Why We Ride Rollercoasters and Watch Horror Movies
Briefly

Why We Ride Rollercoasters and Watch Horror Movies
"The distinction between the beautiful and the sublime goes back at least to Longinus (first century CE), who saw the sublime as an overwhelming, ecstatic force that uplifts the soul with grandeur. A flower is beautiful, and so is a great oak, but the great oak is also sublime, and it is its sublimity rather than its beauty that we retain."
"At the heart of our attraction to natural grandeur is our desire for transcendence, which is then expressed through sublime art and language. In On the Sublime, Longinus laid out five sources of literary sublimity: noble concepts; passionate feeling; figures of speech; noble diction; and dignified composition. The first two, he claimed, are innate, while the last three are learnt."
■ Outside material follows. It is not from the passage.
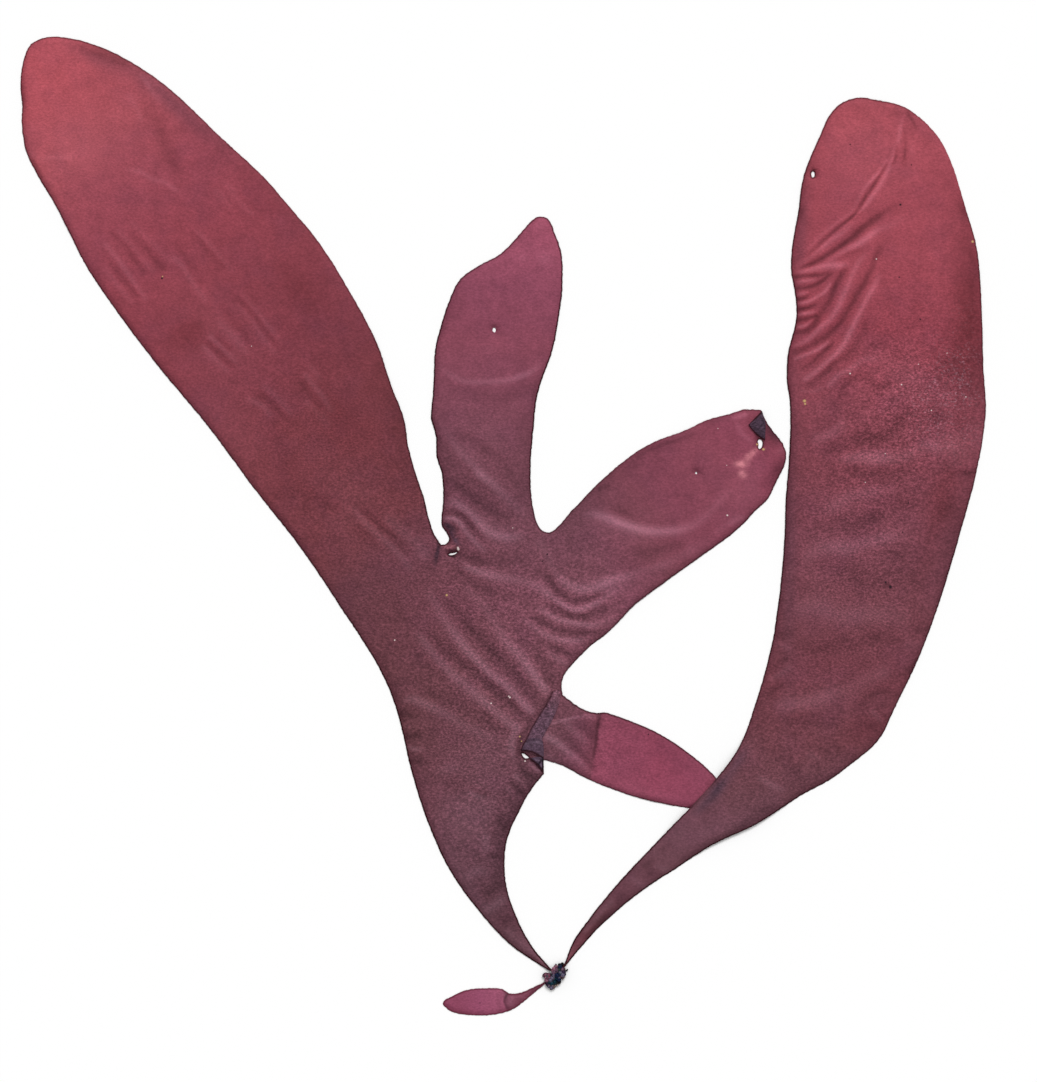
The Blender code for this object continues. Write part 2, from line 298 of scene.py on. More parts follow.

The distinction between beauty and the sublime dates back to antiquity and identifies different aesthetic responses. The sublime involves overwhelming feelings of awe, terror, and delightful horror and is linked to power, vastness, and obscurity. Beauty evokes feelings of love, pleasure, and relaxation and is connected to smallness, smoothness, and delicate form. Attraction to natural grandeur reflects a desire for transcendence and is expressed through sublime art and language. Five sources of literary sublimity are noble concepts, passionate feeling, figures of speech, noble diction, and dignified composition. The sublime is pleasurable only when experienced from a place of safety; otherwise it is simply terrible.